# Leigh Super 12 - thinking about buying



## gideon (May 26, 2010)

I need a good dovetail jig. I picked up the EZ Pro but it's just not accurate - great idea but poorly executed.

Been looking at the Leigh Super 12 and was wondering what the pro's and con's are with it. Before I sink $250 bux, I'd like to hear some first hand experience.


----------



## mark c (Aug 26, 2012)

I purchased the 24" d4 with isolok templates.

Love it, at first I never thought I would never use the full 24". I find reasons to use it. I find contrasting woods and put them together. 

I started doing art shows when I got laid off last year. People love the dovetails, I get a lot of compliments on the quality. The whole set up cost just under $1000. Pricey . It was paid for with one sale. 









When it comes to shop tools if you know down the road that you could use the bigger one or better one and you can afford it. Buy the bigger or better to start with.


----------



## gideon (May 26, 2010)

I really can't afford the $1K option but I don't want to experiment any more. I want something good and reliable, something that make tight joints.


----------



## mark c (Aug 26, 2012)

The Leigh jig is adjustable. If I'm not getting a tight joint from my practice piece, I adjust it and try again. It took 30 minutes from the time I started with my first practice piece to having a tight joint. That includes reading the book to see what I had missed. 

My neighbor wanted to make ten boxes last yr as Christmas. Gifts. He had no experience with router or dovetails. It took two hrs to have all the boards cut, routed and glued up. I assisted with set up but he did the routing. 
Once you get the jig setup have a couple of practice pieces . You can make the joints as tight or loose as you want. 
Have you tried there website?
If you live close by I would be happy to show you how it works.


----------



## mark c (Aug 26, 2012)

Oh ya, watch Craig's list an eBay. Have seen these sale for a lot less.


----------



## gideon (May 26, 2010)

i'm in philadelphia pa. if you are near enough, i'd love a lesson!

i'm going after a d4 right now.


----------



## mark c (Aug 26, 2012)

Good luck, I searched Midwest and seen one in ill, with a isolok for around 350.


----------



## BZawat (Sep 21, 2012)

I just got a super 12 last week. For the money it's unbeatable man. Found one barely used for 199 on Amazon, but even at 259 it's a great deal. Super precise, totally adjustable to minute amounts, and easily repeatable results. 

I've used it for through dt's and half blind dt's so far, but that scratches the surface. Next will be a rabbeted half blind for the drawers on a cabinet in process. 

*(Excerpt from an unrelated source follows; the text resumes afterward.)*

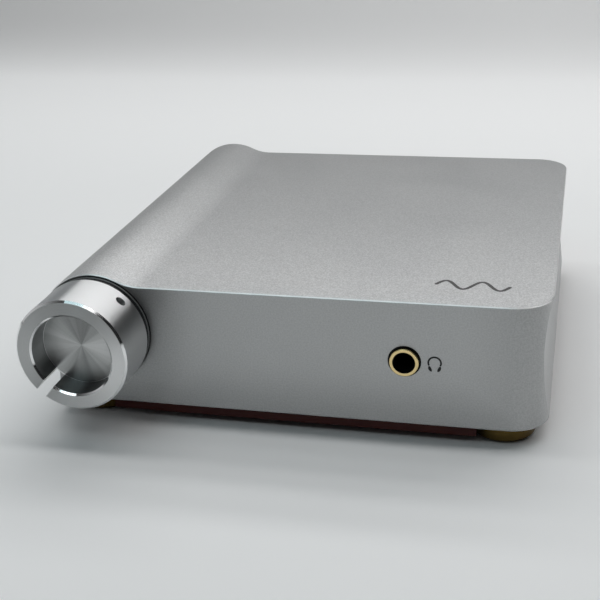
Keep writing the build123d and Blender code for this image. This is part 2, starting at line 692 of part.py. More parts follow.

I'd like a 24" machine but my budget won't allow it right now. If you're in the same spot, the super 12 is where it's at.


----------



## gideon (May 26, 2010)

how does making half blind scratch the surface?

awesome and great to hear. i have a line on a d4 in the 350 range, still wrapped, never used. hope to get it!


----------



## BZawat (Sep 21, 2012)

Haha I meant that it only scratches the surface - as in there's way more advanced joints possible. Good luck on the d4 man! That's a great buy at that price


----------



## gideon (May 26, 2010)

Looking at the D4 options, the addon I would pick up first is the mortising template. Looks really awesome and it also doubles to make large dovetails - like 1 1/2"


----------



## gideon (May 26, 2010)

d4 arrived a few days ago and i just assembled it. i was really happily surprised at how easy it was to put together and how straight forward adjustments are with this thing. i think i am going to have a lot of fun with this.


----------